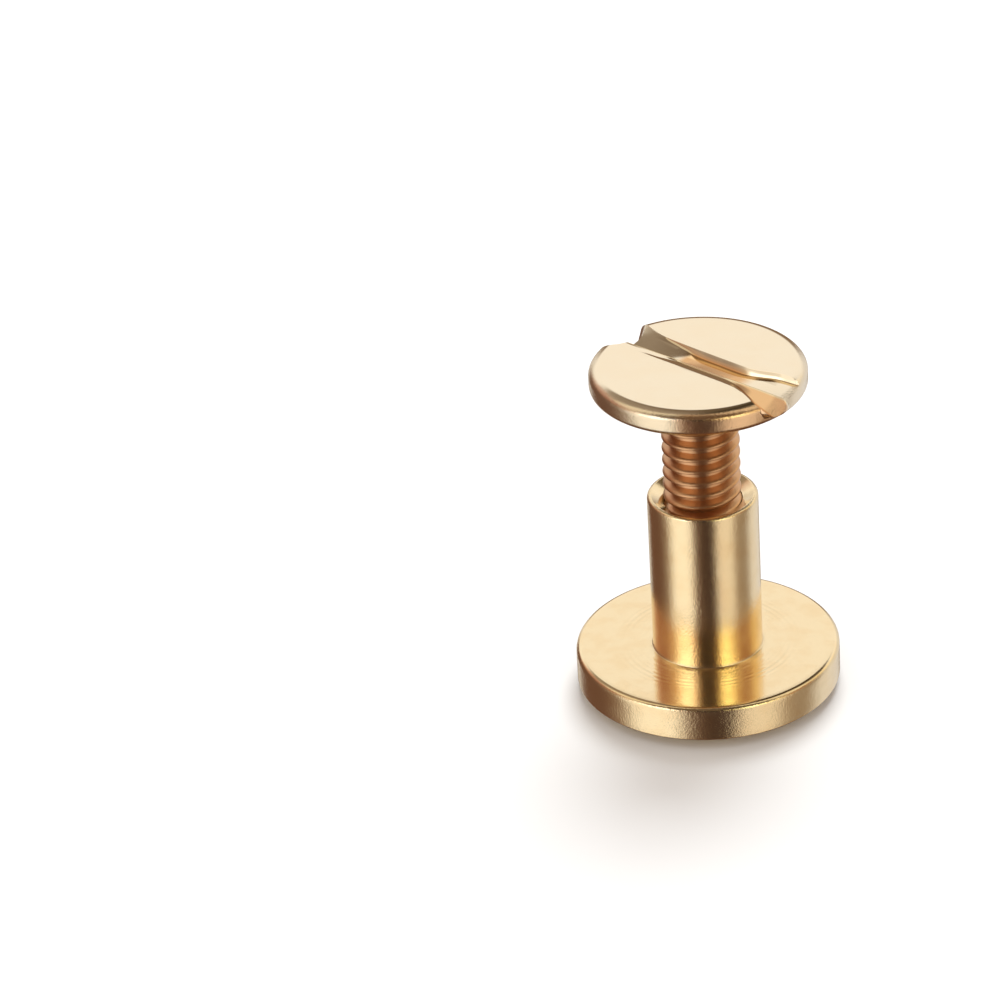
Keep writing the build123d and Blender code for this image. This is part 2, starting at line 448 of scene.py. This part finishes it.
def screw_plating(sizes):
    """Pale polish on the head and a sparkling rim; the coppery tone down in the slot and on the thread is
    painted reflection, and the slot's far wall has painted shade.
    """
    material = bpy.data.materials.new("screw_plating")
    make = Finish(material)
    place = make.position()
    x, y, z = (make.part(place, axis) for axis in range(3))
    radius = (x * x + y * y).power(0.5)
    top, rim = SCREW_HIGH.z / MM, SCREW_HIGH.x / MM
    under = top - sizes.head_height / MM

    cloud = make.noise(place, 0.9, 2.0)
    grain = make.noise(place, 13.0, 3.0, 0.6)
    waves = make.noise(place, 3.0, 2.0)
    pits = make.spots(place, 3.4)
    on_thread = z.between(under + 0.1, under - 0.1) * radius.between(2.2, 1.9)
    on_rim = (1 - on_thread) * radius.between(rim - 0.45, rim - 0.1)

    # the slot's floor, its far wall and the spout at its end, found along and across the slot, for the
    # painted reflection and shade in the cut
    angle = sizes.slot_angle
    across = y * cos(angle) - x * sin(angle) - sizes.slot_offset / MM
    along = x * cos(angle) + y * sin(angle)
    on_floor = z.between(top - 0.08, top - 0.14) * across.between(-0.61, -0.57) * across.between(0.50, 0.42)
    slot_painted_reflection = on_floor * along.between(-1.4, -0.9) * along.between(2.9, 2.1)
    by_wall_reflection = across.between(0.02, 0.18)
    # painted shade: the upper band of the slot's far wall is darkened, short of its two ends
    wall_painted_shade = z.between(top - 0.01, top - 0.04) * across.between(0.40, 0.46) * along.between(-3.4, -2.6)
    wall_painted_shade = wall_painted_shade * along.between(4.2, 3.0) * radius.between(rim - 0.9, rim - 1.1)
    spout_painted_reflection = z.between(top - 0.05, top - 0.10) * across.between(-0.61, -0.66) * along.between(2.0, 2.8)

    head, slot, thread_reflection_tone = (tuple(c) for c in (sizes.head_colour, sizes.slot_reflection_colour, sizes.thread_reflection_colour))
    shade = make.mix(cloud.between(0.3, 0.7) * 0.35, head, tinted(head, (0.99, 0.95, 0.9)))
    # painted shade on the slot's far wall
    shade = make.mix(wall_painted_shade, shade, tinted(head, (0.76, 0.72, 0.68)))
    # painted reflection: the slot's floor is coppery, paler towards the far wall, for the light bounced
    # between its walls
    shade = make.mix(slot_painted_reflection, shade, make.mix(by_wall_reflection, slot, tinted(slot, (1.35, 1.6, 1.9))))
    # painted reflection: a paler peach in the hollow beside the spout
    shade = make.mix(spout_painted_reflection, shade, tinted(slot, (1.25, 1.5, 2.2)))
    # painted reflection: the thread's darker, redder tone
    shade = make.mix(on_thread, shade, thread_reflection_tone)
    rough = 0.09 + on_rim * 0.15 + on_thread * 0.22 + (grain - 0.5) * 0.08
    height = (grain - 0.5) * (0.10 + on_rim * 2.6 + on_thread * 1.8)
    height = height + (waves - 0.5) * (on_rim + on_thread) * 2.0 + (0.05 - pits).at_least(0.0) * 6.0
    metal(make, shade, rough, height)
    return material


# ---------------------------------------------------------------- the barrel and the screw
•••
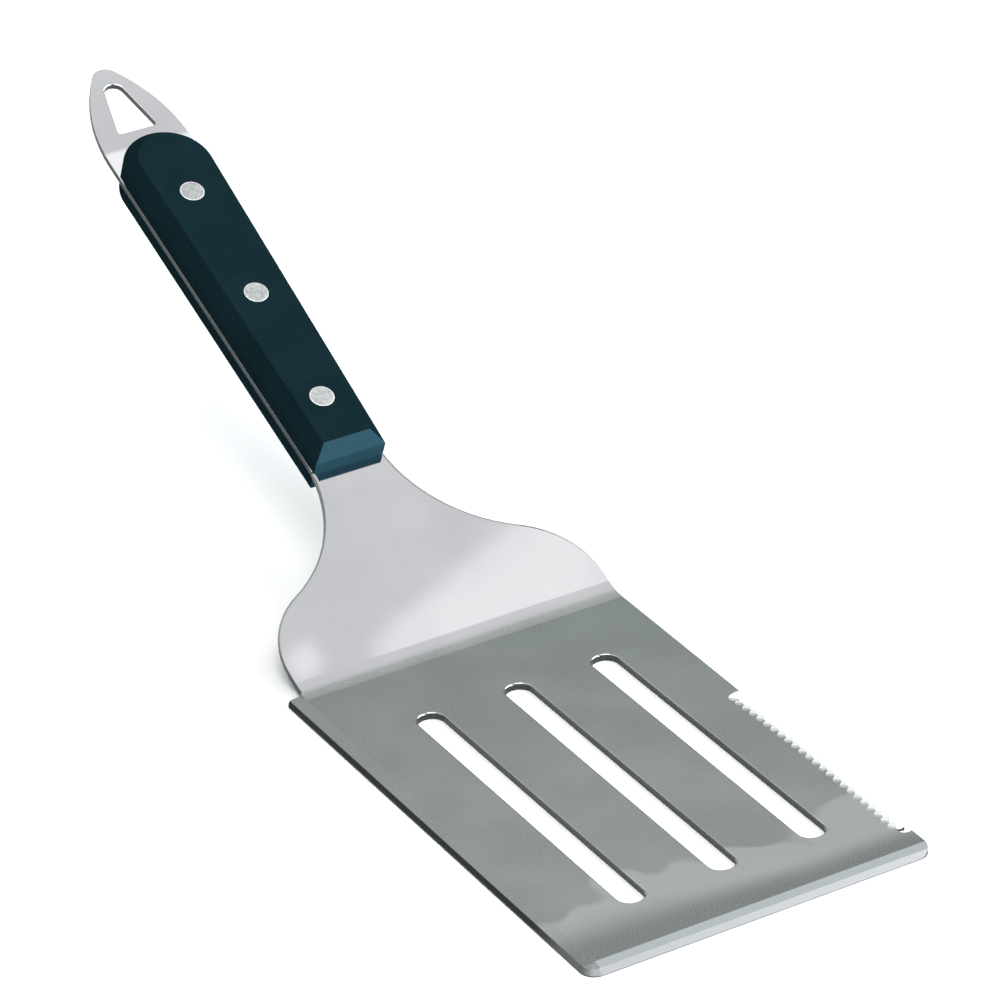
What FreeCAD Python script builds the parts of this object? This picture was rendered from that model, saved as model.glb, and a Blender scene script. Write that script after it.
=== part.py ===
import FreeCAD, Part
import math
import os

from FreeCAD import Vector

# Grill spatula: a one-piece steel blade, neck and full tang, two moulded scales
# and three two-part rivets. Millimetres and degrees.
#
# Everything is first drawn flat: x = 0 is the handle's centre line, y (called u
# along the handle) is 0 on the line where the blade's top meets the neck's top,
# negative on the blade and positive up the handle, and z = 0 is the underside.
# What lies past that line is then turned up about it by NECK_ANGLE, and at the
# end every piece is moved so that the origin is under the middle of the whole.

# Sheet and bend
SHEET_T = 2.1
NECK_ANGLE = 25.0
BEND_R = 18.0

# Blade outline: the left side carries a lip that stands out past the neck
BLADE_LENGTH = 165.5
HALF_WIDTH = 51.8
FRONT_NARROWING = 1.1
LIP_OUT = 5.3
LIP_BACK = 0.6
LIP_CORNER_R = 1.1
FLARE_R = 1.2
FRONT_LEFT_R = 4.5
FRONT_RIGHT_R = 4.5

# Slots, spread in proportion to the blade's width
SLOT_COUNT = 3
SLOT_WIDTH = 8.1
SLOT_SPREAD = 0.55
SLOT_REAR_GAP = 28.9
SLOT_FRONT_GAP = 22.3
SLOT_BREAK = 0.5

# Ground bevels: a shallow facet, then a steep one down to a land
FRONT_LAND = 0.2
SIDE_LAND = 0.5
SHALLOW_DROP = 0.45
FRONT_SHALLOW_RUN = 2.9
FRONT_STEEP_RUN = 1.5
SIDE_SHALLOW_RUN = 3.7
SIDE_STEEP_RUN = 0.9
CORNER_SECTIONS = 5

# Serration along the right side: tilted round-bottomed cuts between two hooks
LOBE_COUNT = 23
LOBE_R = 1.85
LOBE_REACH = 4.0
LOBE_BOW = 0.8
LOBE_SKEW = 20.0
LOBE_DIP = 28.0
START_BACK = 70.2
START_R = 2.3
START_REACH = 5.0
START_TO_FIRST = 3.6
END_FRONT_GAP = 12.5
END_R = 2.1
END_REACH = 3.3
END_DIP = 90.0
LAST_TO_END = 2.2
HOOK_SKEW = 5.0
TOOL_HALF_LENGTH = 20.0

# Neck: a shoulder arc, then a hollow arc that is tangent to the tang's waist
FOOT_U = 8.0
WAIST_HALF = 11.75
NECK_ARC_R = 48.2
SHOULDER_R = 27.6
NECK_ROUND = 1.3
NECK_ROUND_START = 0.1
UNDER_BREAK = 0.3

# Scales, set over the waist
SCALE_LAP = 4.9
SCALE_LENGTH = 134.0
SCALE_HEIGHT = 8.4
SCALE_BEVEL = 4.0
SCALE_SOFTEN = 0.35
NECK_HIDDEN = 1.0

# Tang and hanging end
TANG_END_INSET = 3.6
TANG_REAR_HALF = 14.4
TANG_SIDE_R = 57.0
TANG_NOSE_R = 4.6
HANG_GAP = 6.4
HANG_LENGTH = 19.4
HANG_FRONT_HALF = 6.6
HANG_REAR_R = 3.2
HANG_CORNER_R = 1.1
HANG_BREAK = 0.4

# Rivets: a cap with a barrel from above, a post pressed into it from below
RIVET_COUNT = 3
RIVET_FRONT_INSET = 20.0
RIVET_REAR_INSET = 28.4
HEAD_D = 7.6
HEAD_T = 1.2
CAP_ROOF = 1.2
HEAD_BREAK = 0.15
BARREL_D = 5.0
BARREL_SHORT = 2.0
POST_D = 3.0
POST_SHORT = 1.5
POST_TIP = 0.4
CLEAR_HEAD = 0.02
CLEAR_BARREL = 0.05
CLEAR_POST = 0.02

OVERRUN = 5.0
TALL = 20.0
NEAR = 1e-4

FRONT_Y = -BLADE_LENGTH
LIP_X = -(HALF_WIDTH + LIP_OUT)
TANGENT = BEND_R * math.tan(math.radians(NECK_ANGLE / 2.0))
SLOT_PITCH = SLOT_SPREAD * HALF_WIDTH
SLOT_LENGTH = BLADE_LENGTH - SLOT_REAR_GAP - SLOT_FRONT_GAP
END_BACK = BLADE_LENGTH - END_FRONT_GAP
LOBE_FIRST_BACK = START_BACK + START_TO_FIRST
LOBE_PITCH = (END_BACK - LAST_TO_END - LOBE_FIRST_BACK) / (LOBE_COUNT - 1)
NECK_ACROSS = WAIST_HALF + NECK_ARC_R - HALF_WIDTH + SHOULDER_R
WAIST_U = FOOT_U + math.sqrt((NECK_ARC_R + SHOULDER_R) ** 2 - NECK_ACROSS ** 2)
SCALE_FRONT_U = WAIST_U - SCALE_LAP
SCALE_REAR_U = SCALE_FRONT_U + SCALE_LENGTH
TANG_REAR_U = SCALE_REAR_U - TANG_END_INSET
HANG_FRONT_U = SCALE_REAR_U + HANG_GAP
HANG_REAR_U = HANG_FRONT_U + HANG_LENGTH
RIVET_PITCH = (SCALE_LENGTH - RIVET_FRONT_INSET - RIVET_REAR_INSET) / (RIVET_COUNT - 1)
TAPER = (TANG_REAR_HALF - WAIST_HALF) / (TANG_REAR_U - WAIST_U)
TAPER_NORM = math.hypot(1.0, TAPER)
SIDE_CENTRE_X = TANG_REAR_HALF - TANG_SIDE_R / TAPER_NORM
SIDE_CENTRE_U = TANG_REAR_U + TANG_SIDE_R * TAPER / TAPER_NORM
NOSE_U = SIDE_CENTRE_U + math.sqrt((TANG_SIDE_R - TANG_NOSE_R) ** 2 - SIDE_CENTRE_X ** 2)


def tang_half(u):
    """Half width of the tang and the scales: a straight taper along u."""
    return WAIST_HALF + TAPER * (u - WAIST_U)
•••
Short problem> Keep both end lines and retype everything in the records above from the line containing "What FreeCAD Python" through the line containing "SLOT_BREAK = 0.5", exactly, with nothing else.

Result below>
What FreeCAD Python script builds the parts of this object? This picture was rendered from that model, saved as model.glb, and a Blender scene script. Write that script after it.
=== part.py ===
import FreeCAD, Part
import math
import os

from FreeCAD import Vector

# Grill spatula: a one-piece steel blade, neck and full tang, two moulded scales
# and three two-part rivets. Millimetres and degrees.
#
# Everything is first drawn flat: x = 0 is the handle's centre line, y (called u
# along the handle) is 0 on the line where the blade's top meets the neck's top,
# negative on the blade and positive up the handle, and z = 0 is the underside.
# What lies past that line is then turned up about it by NECK_ANGLE, and at the
# end every piece is moved so that the origin is under the middle of the whole.

# Sheet and bend
SHEET_T = 2.1
NECK_ANGLE = 25.0
BEND_R = 18.0

# Blade outline: the left side carries a lip that stands out past the neck
BLADE_LENGTH = 165.5
HALF_WIDTH = 51.8
FRONT_NARROWING = 1.1
LIP_OUT = 5.3
LIP_BACK = 0.6
LIP_CORNER_R = 1.1
FLARE_R = 1.2
FRONT_LEFT_R = 4.5
FRONT_RIGHT_R = 4.5

# Slots, spread in proportion to the blade's width
SLOT_COUNT = 3
SLOT_WIDTH = 8.1
SLOT_SPREAD = 0.55
SLOT_REAR_GAP = 28.9
SLOT_FRONT_GAP = 22.3
SLOT_BREAK = 0.5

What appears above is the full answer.